Sorting in linear time

Question

I am reading introduction to algorithms 2nd edition, and there is a question says that we can sort n integers, who are between 0 and n³-1 in linear time. I am thinking of IBM's radix sort approach. I start with the least significant digit, separate numbers with respect to least significant digit, and then sort, then separate with respect to next least significant digit and so on. Each separation takes O(n) time. But i have a doubt, for example, if one of the number consists of n digits, then the algorithm takes O(1*n+2*n+...+n*n)=O(n²) time, right? Can we assure that numbers consist of fewer than n digits, or can anybody give another hint for the question?
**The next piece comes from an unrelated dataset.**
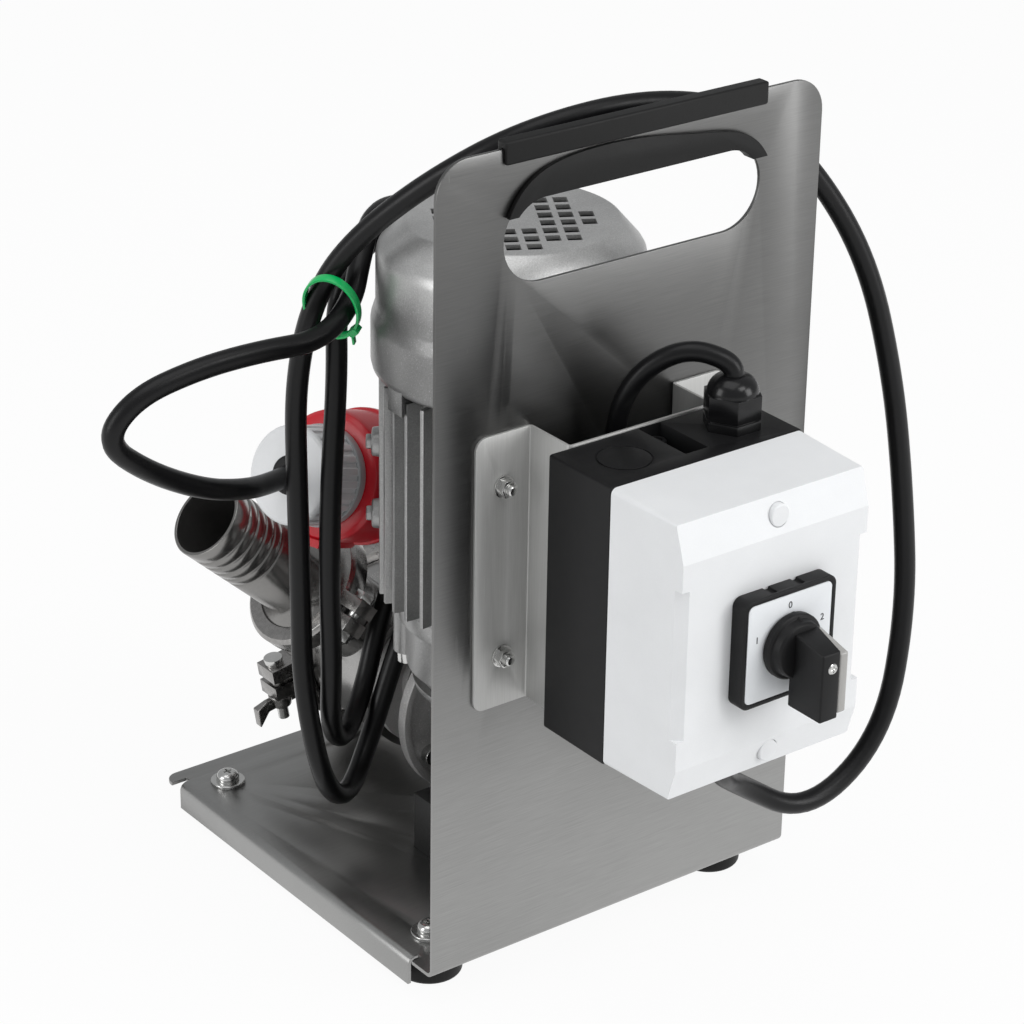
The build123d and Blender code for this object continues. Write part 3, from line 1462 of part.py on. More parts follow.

Thanks

Answer 1

Radix Sort complexity is O(dn) with d as the number of digits in a number.

The algorithm runs in linear time only when d is constant! In your case d = 3log(n) and your algorithm will run in O(nlog(n)).

I'm honestly not sure how to solve this problem in linear time. Is there any other piece of information regarding the nature of the numbers I'm wondering if there is any other piece of information missing about the nature of numbers...

Answer 2

Assuming a word RAM model, and that n fits in O(1) words, there is a linear time algorithm.

Write every number in base n, and do a radix sort (with a stable version of counting sort as the underlying digit sort).

If you want to assume unbounded n, then the size of the input it actually n log n, in which case radix sort again works (in O(n log n) time), and technically speaking, it is still a linear time algorithm! (Of course, I suppose this still assumes arithmetic is O(1)...)